A function that is not a derivative If this is possible, could somebody give me an example of a function $f:[a,b]\to \Bbb{R}$ continuous in $[a,b]$ but that THERE IS NOT a function, namely G, such that its derivative is the funciont f? i.e., such that
$$G'=f.$$
 A: It's impossible. Since $f$ is a continuous function, we can define
$$G(x)=\int_a^xf(t)dt$$
and the fundamental theorem of calculus says that $G$ is differentiable and $G'=f$.
A: Mathematically, the antiderivative of every such $f$ exists, as in the integral expressions seen in other answers.  

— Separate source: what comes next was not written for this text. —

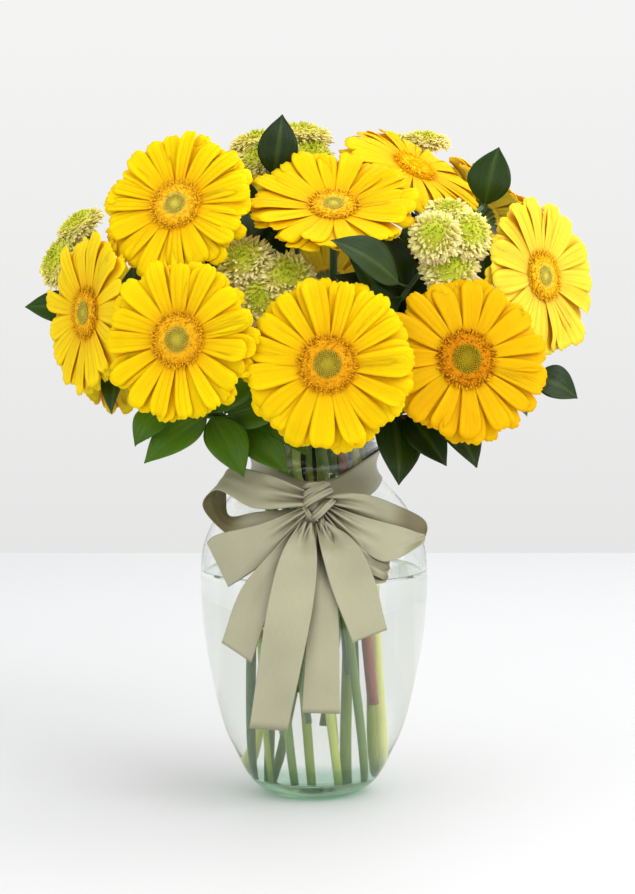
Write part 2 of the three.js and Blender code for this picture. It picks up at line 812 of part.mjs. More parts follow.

Practically speaking, though,  most examples of $f$ have no closed-form expression for the antiderivative in terms of elementary functions.  (This statement can be made precise with Galois Theory)
One such case is given on the Wikipedia page.  Take
$$
f(x) = e^{-x^2}
$$
When we need a value for $\int_0^tf(x)dx$, we have to do some approximating (Abramowitz and Stegun).
In practice, almost any "tricky" function you make up is unlikely to have a closed-form expression for its integral.  I'll make one up now, and I'm willing to bet there is no closed-form expression:
$$
f(x)=\sqrt{\tan(\log(x))}
$$
A: This isn't possible: Every such function is a derivative. For any continuous function $f: [a, b] \to \mathbb{R}$, we can define the function
$$G(x) := \int_a^x f(t) \,dt,$$
and by the Fundamental Theorem of Calculus,
$$G'(x) = f(x).$$
(This assumes that we define the derivative of a function at the endpoint of an interval to be the value of the appropriate one-sided limit.)
A: Stated very simply:
A function $f$ that is continuous is (Riemann) integrable. Therefore, it's integral will be a function whose derivative is $f$.
Sometimes, however, the integral is nonelementary! We may not be able to write it down in closed-form.
A: I'm not pretty sure but this could be what you are looking for:
http://en.wikipedia.org/wiki/Weierstrass_function